━━ Given data

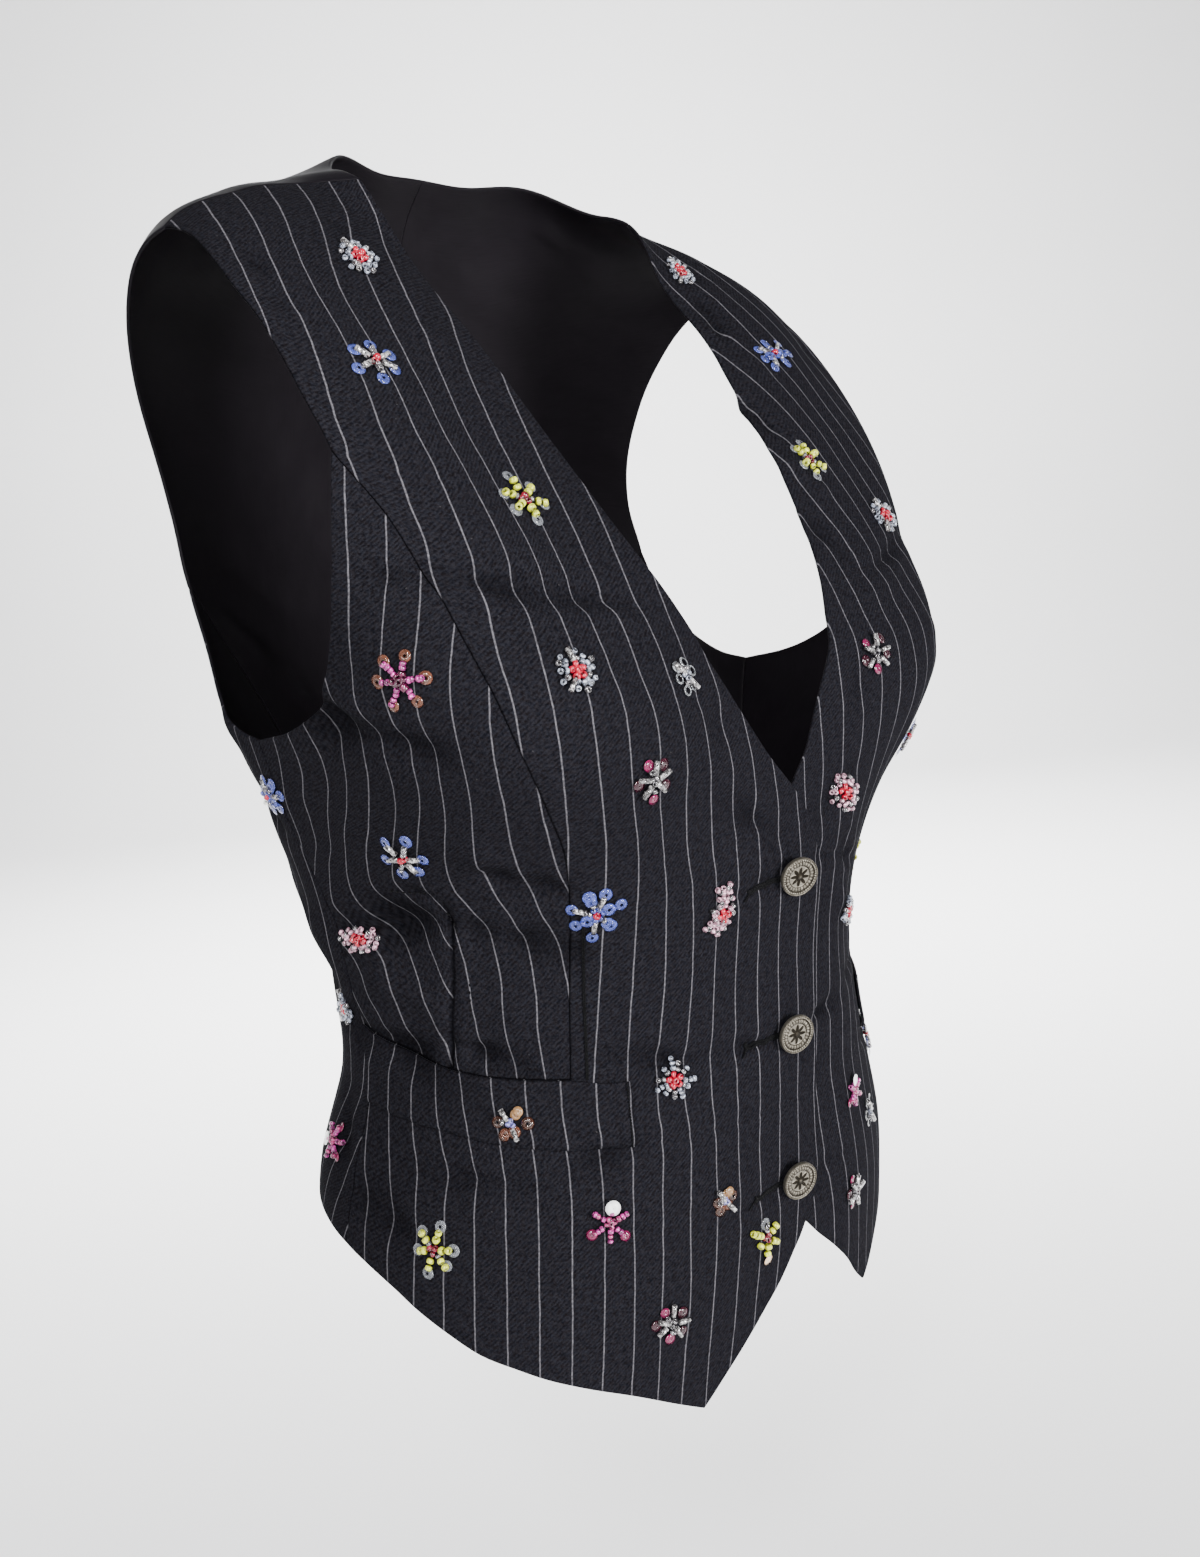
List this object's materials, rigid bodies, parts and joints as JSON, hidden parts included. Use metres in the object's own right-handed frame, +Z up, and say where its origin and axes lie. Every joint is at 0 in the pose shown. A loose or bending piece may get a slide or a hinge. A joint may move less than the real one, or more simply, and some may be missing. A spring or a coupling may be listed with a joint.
{
  "type": "fitted waistcoat",
  "caption": "Fitted sleeveless V-neck waistcoat in its worn form: pinstriped panels with scattered beaded flowers, pointed cutaway hem, waist welts, shank buttons and a plain back.",
  "frame": {"origin": "between the shoulders at the level where the side neck rests on the wearer, midway across and over the side seams", "axes": "+Z up, the front faces -Y, the wearer's right is -X"},
  "size_m": [0.3378, 0.2498, 0.5444],
  "materials": {
    "pinstripe_cloth": "matt charcoal wool twill with fine pale pinstripes and beaded flowers",
    "plain_back_cloth": "plain black back cloth with a faint sheen",
    "antique_silver": "antique silver, darkened in the hollows"
  },
  "bodies": {
    "root": {"front_right": "pinstripe_cloth", "front_left": "pinstripe_cloth", "side_front_right": "pinstripe_cloth", "side_front_left": "pinstripe_cloth", "side_back_right": "pinstripe_cloth", "side_back_left": "pinstripe_cloth", "back_right": "plain_back_cloth", "back_left": "plain_back_cloth", "welt_right": "pinstripe_cloth", "welt_left": "pinstripe_cloth", "button_1": "antique_silver", "button_2": "antique_silver", "button_3": "antique_silver"}
  },
  "joints": []
}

━━━━

Requirement
Write out each line of the data above again, exactly as given.

Exercise result
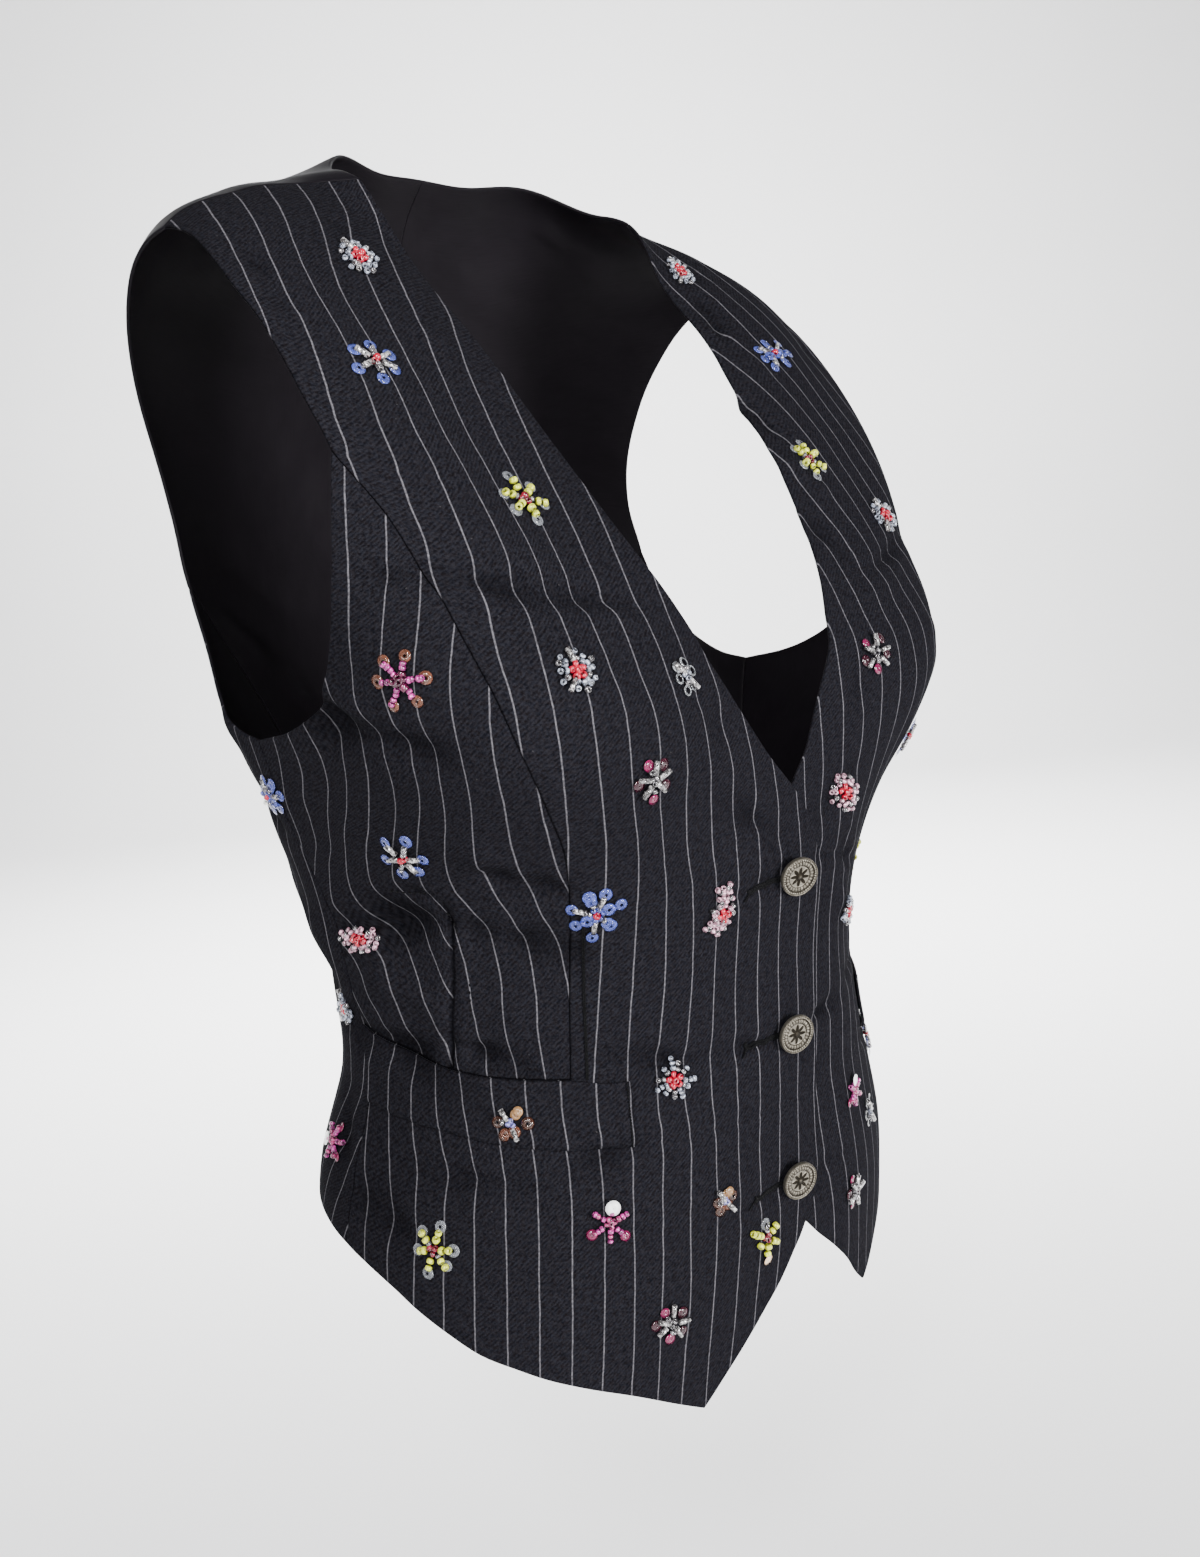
List this object's materials, rigid bodies, parts and joints as JSON, hidden parts included. Use metres in the object's own right-handed frame, +Z up, and say where its origin and axes lie. Every joint is at 0 in the pose shown. A loose or bending piece may get a slide or a hinge. A joint may move less than the real one, or more simply, and some may be missing. A spring or a coupling may be listed with a joint.
{
  "type": "fitted waistcoat",
  "caption": "Fitted sleeveless V-neck waistcoat in its worn form: pinstriped panels with scattered beaded flowers, pointed cutaway hem, waist welts, shank buttons and a plain back.",
  "frame": {"origin": "between the shoulders at the level where the side neck rests on the wearer, midway across and over the side seams", "axes": "+Z up, the front faces -Y, the wearer's right is -X"},
  "size_m": [0.3378, 0.2498, 0.5444],
  "materials": {
    "pinstripe_cloth": "matt charcoal wool twill with fine pale pinstripes and beaded flowers",
    "plain_back_cloth": "plain black back cloth with a faint sheen",
    "antique_silver": "antique silver, darkened in the hollows"
  },
  "bodies": {
    "root": {"front_right": "pinstripe_cloth", "front_left": "pinstripe_cloth", "side_front_right": "pinstripe_cloth", "side_front_left": "pinstripe_cloth", "side_back_right": "pinstripe_cloth", "side_back_left": "pinstripe_cloth", "back_right": "plain_back_cloth", "back_left": "plain_back_cloth", "welt_right": "pinstripe_cloth", "welt_left": "pinstripe_cloth", "button_1": "antique_silver", "button_2": "antique_silver", "button_3": "antique_silver"}
  },
  "joints": []
}